I'm slowing down but still feel restless. I need to be still...

Some thoughts after reading from "Into the Silent Land"...

When attempting to meditate with a prayer word or mantra, you must pass through three doors. At the first door you become aware of thoughts and are bothered by them. When you get through this door and arrive at the second door, you are aware you are having thoughts but it doesn't upset you. You let them go and continue meditating. When you arrive at the third door, you become aware of your awareness. Like a man sitting on a riverbank you see your thoughts go by like ships passing up and down the river. You see them but you are not distracted by them. When you arrive at this stage you feel a oneness and you become part of the flame. I sometimes call these Zen moments. Psychologists might call these "flow". Your thoughts are more like white noise than distractions.

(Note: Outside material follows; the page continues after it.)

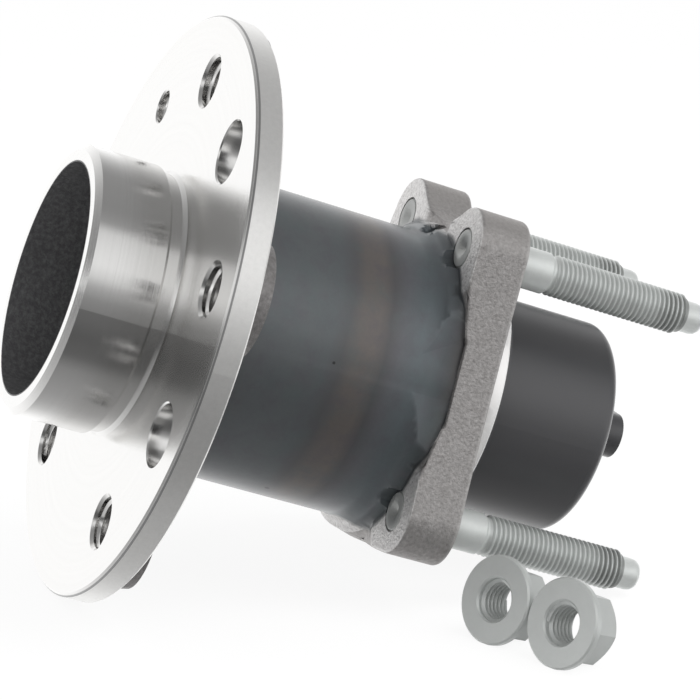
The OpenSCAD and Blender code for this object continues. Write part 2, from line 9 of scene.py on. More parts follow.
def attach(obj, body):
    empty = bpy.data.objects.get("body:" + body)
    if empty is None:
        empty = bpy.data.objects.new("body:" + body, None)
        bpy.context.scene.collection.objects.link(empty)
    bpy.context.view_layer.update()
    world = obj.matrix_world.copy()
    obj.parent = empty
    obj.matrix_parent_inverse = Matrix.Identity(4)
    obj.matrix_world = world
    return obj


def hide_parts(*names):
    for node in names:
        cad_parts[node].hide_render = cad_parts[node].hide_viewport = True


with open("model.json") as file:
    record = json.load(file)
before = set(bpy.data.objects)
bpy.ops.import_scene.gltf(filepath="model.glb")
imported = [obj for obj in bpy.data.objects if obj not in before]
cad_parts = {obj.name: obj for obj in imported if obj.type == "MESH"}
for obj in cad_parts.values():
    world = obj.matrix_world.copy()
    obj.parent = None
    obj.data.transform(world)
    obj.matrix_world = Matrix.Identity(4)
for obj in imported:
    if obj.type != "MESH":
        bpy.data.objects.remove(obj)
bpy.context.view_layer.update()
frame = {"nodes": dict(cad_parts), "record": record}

It is once again the noon hour. I am joining the monks for their midday prayer.

Today's lunch is scrambled eggs, steak fries, cream of broccoli soup, and fruitcake for dessert. Only in a monastery would you get such a meal. I eat it like it's a great feast. Since my arrival here I've eaten Trappist cheese, Trappist fudge,and Trappist fruitcake.

Still no rain and now it looks like it will not happen today. The sun is bright and the heat has returned.

Saturday Afternoon

I avoided the afternoon heat but took too long of a nap. It could be a long night if I can't get to sleep later.

Today's "Vespers", or evening prayer, was followed by a lousy meal. The kind of meal that makes you wish there was a McDonald's at the monastery. Afterwards I sat in the garden with coffee as thunder rumbled in the distance. Soon a light rain began to fall. It turned into a lovely summer downpour. I watched and listened to it from the balcony of the guesthouse. While sitting there I met a nice fellow from Virginia. We talked until the bells announced Compline and we headed for church. One of the nice parts of Compline is the blessing that all the monks and guests receive from the Abbot. We march two by two, bow before him, and he blesses you with holy water. It's the official end of the day.

I am thinking of my granddaughter, Chloe, who is at my home while I am here. I look forward to returning home and seeing her.

Sunday after Vigils

Last night was a repeat of the previous night. I woke up at 1:30 AM feeling like I do when my blood sugar drops. Fortunately I had the small bag of chocolate chip cookies that I had bought earlier. Unfortunately my stomach was once again doing flip flops. I need to get back home to my regular diet.

Sunday Vigils are long. In spite of my physical problems I managed to attend. Afterwards I sat in the dark dining room with coffee and a bowl of Cherrios. I went back to my room anticipating the pre-dawn hours. After about an hour I felt very tired and I went back to sleep for a while. When I awoke I took a shower and attended the end of morning prayer with the monks. After breakfast I attended another lecture with Father Damien before joining the monastery's Lay Associates for a discussion. Shortly after that I packed my belongings, got my sheets and towels together for the cleaning people, and I headed home.


On the way home my wife called me and informed me that the gentle storm I encountered at the monastery was not so gentle at home. When I arrived home there was no power. However, when I stepped out of my car I heard the voice of my granddaughter yelling out the window. "Paw Paw"! When I saw her I didn't care that the power was out. There's no place like home and there's nothing like a granddaugher.

1 comment:

Stephen Taylor said...

Michael, I was having back issues this past weekend or I would have been there for Saturday mass and Sunday! I am so sorry I missed you. Soon it will be time for our once in a while breakfast.

This is one of the best pieces of writing you have done, ever! God Bless you, Michael Brown.